We're hiring an Editorial Director to run Cohere's editorial function. That's the part of the company responsible for everything we publish under our own name, in long form, with our own voice.
This isn't a green-field role. You'll inherit an established function with senior people already in seat and meaningful work already going out the door. Your job is to take what's in motion, raise the standard, push the ambition, and give the function a sharper editorial center of gravity.
This is not a content marketing role. We don't need someone to scale a case-study library or run a blog calendar tuned to SEO. We need someone who can build a real editorial property. The kind of work people read on a Saturday morning because they want to, not because they were retargeted into it. Think Stripe Press. The early years of Airbnb's magazine. Mailchimp's Courier. MIT Technology Review at its best. A24's editorial output. That register.
You'll own Cohere's editorial vision, our publishing calendar, our writers (staff and freelance), and our long-form output across writing, film, photography, podcasts, and eventually books. You'll be a peer to our Head of Brand Marketing and our Design Director. The three of you, reporting to the VP of Brand, set the creative direction of the company.

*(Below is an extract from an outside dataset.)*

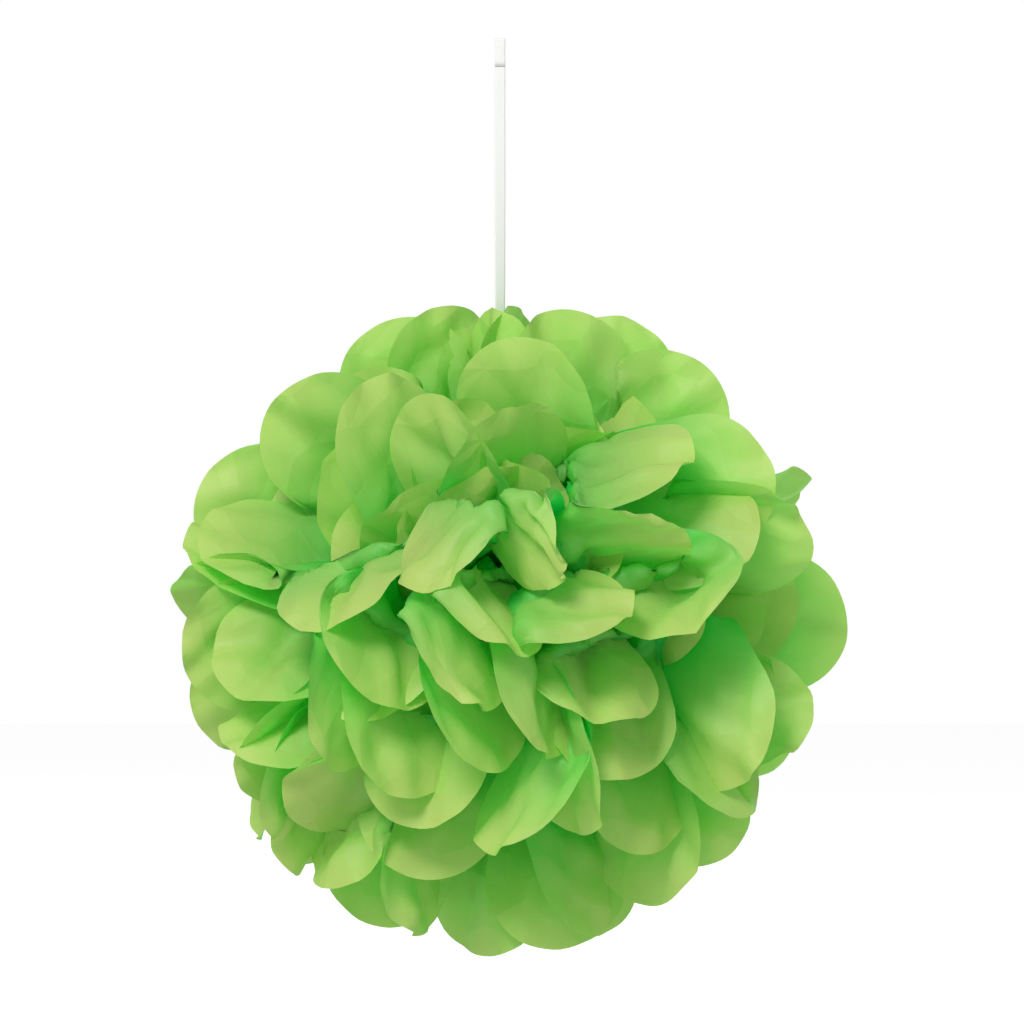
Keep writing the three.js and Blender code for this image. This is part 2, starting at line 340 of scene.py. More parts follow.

You're our head of storytelling, externally and internally. Externally, you build the editorial property and the body of work we publish under our name. Internally, you help the company tell its own story to itself, so the people making the work can feel what they're a part of and why it matters.
The role sits between art and science. The art is editorial taste: knowing what story is worth telling, who should tell it, and what register it lives in. The science is publishing discipline: running a real calendar, shipping on cadence, commissioning and editing at volume without losing the standard, and knowing how a piece actually finds its audience. We need both. People who can do one but not the other will struggle here.